*Problem details*: Print verbatim the opening line of the material and every subsequent line through the one containing "return self.between(low, high)".

*Data extract*:
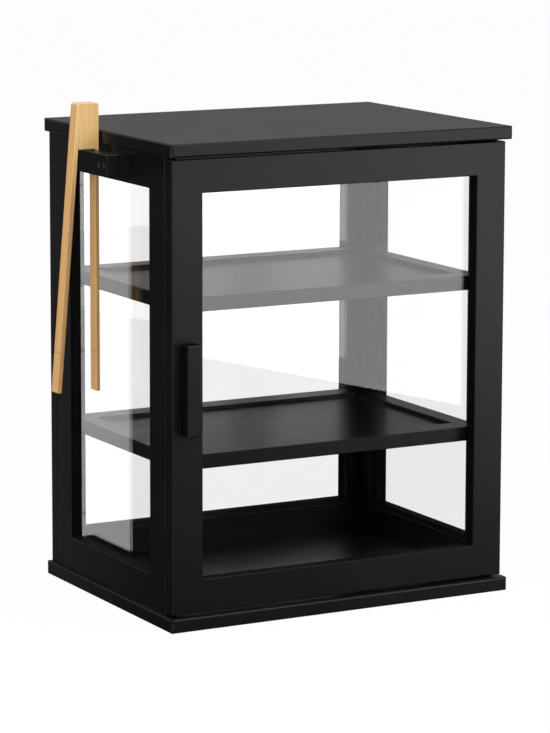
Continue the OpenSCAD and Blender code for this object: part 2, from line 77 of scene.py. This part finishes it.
class Wire:
    """One output of a shader node. Maths on wires is written as maths on numbers."""

    def __init__(self, tree, socket=None):
        self.tree = tree
        self.socket = socket

    def node(self, kind, settings=None, sockets=None, out=0):
        """Adds a node, makes its settings, fills its sockets, and returns one output's wire."""
        made = self.tree.nodes.new("ShaderNode" + kind)
        for name, value in (settings or {}).items():
            setattr(made, name, value)
        for name, value in (sockets or {}).items():
            if isinstance(value, Wire):
                self.tree.links.new(value.socket, made.inputs[name])
            else:
                made.inputs[name].default_value = value
        return Wire(self.tree, made.outputs[out] if made.outputs else None)

    def maths(self, operation, *others):
        return self.node("Math", {"operation": operation}, dict(enumerate((self, *others))))

    def __add__(self, other):
        return self.maths("ADD", other)

    def __sub__(self, other):
        return self.maths("SUBTRACT", other)

    def __rsub__(self, other):
        return self.node("Math", {"operation": "SUBTRACT"}, {0: other, 1: self})

    def __mul__(self, other):
        return self.maths("MULTIPLY", other)

    __radd__ = __add__
    __rmul__ = __mul__

    def size(self):
        """The number without its sign."""
        return self.maths("ABSOLUTE")

    def between(self, low, high):
        """0 up to low, 1 from high, and a smooth rise in between."""
        return self.node(
            "MapRange",
            {"interpolation_type": "SMOOTHSTEP"},
            {"Value": self, "From Min": low, "From Max": high},
        )

    def rise(self, low, high, least):
        """The same, but it starts from least."""
        return self.between(low, high) * (1.0 - least) + least

    def shade(self, first, second):
        """The first colour where this wire is 0, and the second where it is 1."""
        # 6, 7 and 2 are the node's colours. Its sockets for numbers have the same names.
        sockets = {0: self, 6: colour(first), 7: colour(second)}
        return self.node("Mix", {"data_type": "RGBA"}, sockets, out=2)

    def mixed(self, first, second):
        """The first shader where this wire is 0, and the second where it is 1."""
        return self.node("MixShader", None, {0: self, 1: first, 2: second})

    def parts(self):
        """The three numbers of a vector."""
        made = self.node("SeparateXYZ", None, {0: self}).socket.node
        return [Wire(self.tree, output) for output in made.outputs]

    def stretched(self, scale):
        """A vector times a scale for each axis."""
        return self.node("VectorMath", {"operation": "MULTIPLY"}, {0: self, 1: scale})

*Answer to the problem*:
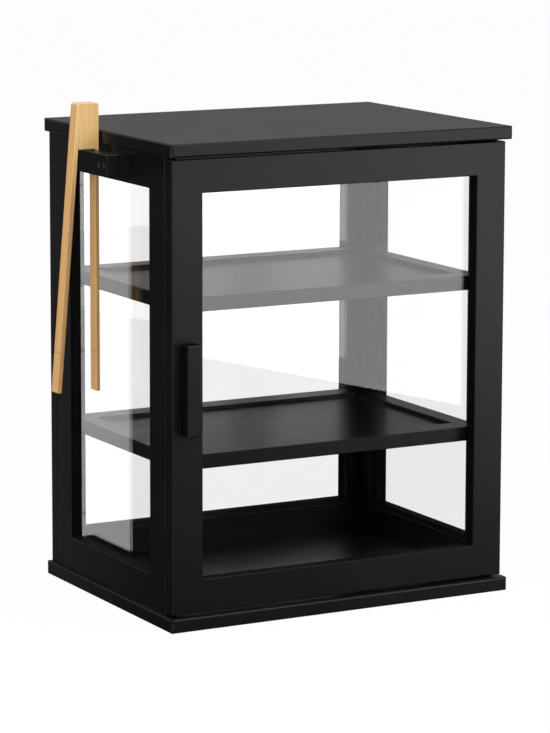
Continue the OpenSCAD and Blender code for this object: part 2, from line 77 of scene.py. This part finishes it.
class Wire:
    """One output of a shader node. Maths on wires is written as maths on numbers."""

    def __init__(self, tree, socket=None):
        self.tree = tree
        self.socket = socket

    def node(self, kind, settings=None, sockets=None, out=0):
        """Adds a node, makes its settings, fills its sockets, and returns one output's wire."""
        made = self.tree.nodes.new("ShaderNode" + kind)
        for name, value in (settings or {}).items():
            setattr(made, name, value)
        for name, value in (sockets or {}).items():
            if isinstance(value, Wire):
                self.tree.links.new(value.socket, made.inputs[name])
            else:
                made.inputs[name].default_value = value
        return Wire(self.tree, made.outputs[out] if made.outputs else None)

    def maths(self, operation, *others):
        return self.node("Math", {"operation": operation}, dict(enumerate((self, *others))))

    def __add__(self, other):
        return self.maths("ADD", other)

    def __sub__(self, other):
        return self.maths("SUBTRACT", other)

    def __rsub__(self, other):
        return self.node("Math", {"operation": "SUBTRACT"}, {0: other, 1: self})

    def __mul__(self, other):
        return self.maths("MULTIPLY", other)

    __radd__ = __add__
    __rmul__ = __mul__

    def size(self):
        """The number without its sign."""
        return self.maths("ABSOLUTE")

    def between(self, low, high):
        """0 up to low, 1 from high, and a smooth rise in between."""
        return self.node(
            "MapRange",
            {"interpolation_type": "SMOOTHSTEP"},
            {"Value": self, "From Min": low, "From Max": high},
        )

    def rise(self, low, high, least):
        """The same, but it starts from least."""
        return self.between(low, high) * (1.0 - least) + least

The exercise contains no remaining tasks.